4. Universe of music
Another issue is that music licence companies claim ownership of the entire 'universe' of music. When licences are being granted, a list of the music which is owned or administered by these bodies is not provided. They grant licence for playing any music ever composed, whether published or unpublished, recorded or unrecorded, etc., and provide a blanket licence granting permission to play music. This is similar to an association of tea manufacturers getting together and saying that each time someone sips a cup of tea anywhere in the country, they need to pay them something.

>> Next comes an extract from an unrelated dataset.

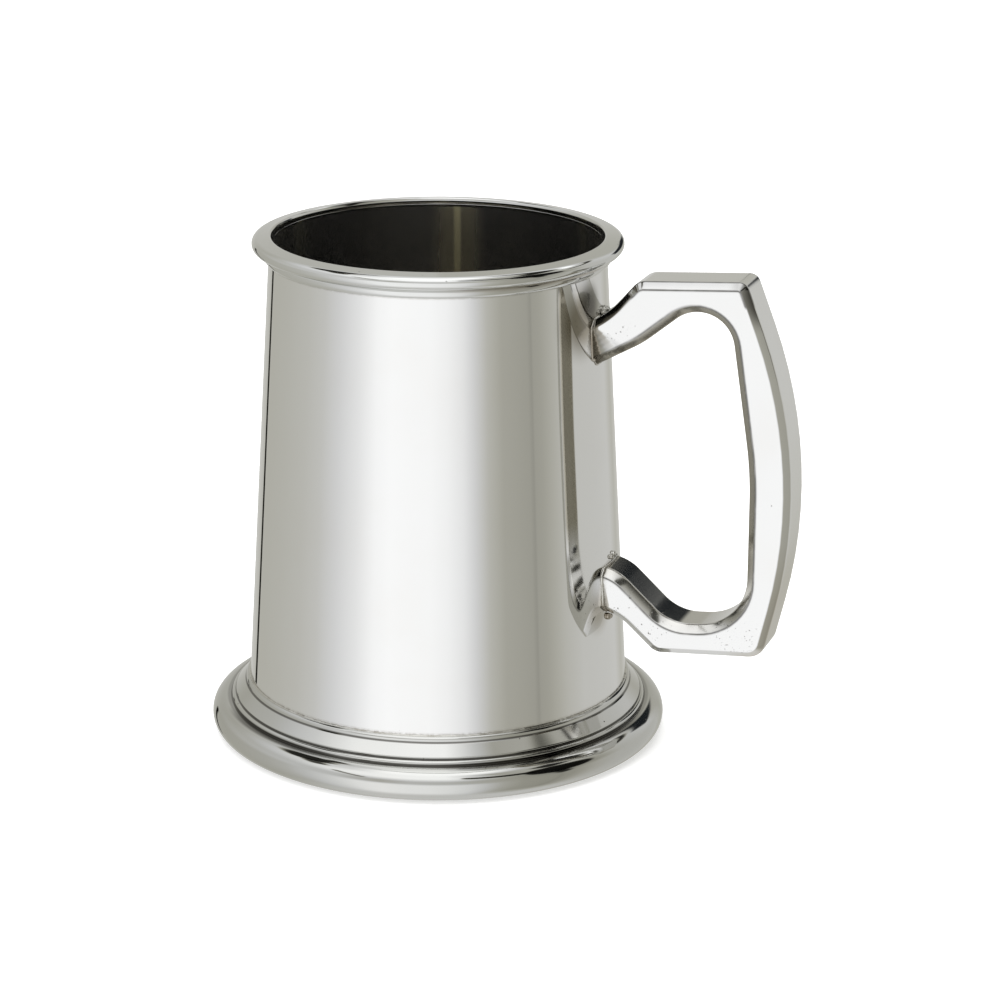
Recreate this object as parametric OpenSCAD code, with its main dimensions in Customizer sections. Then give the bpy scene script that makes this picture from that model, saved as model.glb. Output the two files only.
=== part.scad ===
// Pewter tankard: a tapered drum with a moulded rim, a spun foot and a cast D handle.
// Lengths are in millimetres. Z points up and Z = 0 is the surface it stands on.
// The handle points along +X and the drum's axis is the Z axis.

/* [Drum] */
// Height from the table to the top of the rim
total_h = 120; // [112:1:130]
// Outside radius of the drum where the rim covers its top end
drum_top_r = 38.98; // [36:0.01:41]
// Lean of the drum's side from the vertical, in degrees
drum_lean = 3.25; // [2:0.25:4]
// Thickness of the drum's wall
wall = 1; // [0.8:0.1:1.4]
// Height of the drum's lower end, inside the foot
drum_bottom_z = 10.6; // [10.4:0.1:11]
// Thickness of the floor plate
floor_t = 1.4; // [1:0.1:2]

/* [Rim] */
// Depth of the rim moulding
rim_depth = 5.8; // [5.6:0.1:6.2]
// How far the drum's top end stops below the top of the rim
lip_t = 1.4; // [1.2:0.1:1.6]
// Radius of the roll at the rim's outside
roll_r = 1.5; // [1.3:0.1:1.6]
// Distance of the roll's centre outside the drum's top end
roll_out = 2.57; // [2.42:0.05:3.5]
// Radius that the collar's bead is turned to
collar_r = 1.5; // [1.45:0.05:1.6]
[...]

5. Double, triple licencing
The extent of the exploitation by music companies is so much that there are times when during the same event, double or even triple licences are levied. For example, when a hotel takes the licence from PPL to play music in its premises, using a DJ who has paid a fee and taken a yearly license for playing music, a separate licence is asked to be taken - even if it is the same DJ and the same hotel. The extent of exploitation is so much that for a DJ who costs events managers Rs 5,000-10,000, including sound and lights system, Rs 25,000 has to be shelled out for one evening.

6. Use of force – threats
This has become a business and PPL has started threatening event managers, venues and clients using all means possible to intimidate them and get them to pay unreasonable sums of money demanded by them. They try to scare off all parties involved by sending 1,000-page notices to them. Even the police departments are forced to cooperate with them out of sheer ignorance of the subject. When there is a case pending before the High Court and the matter is being argued, they claim that injunctions have been obtained, and thus they mislead all parties involved in the matter. Most of the time, they are successful in extorting money from event organisers and clients by issuing these false and baseless threats which are backed by a high profile battery of lawyers on their payrolls."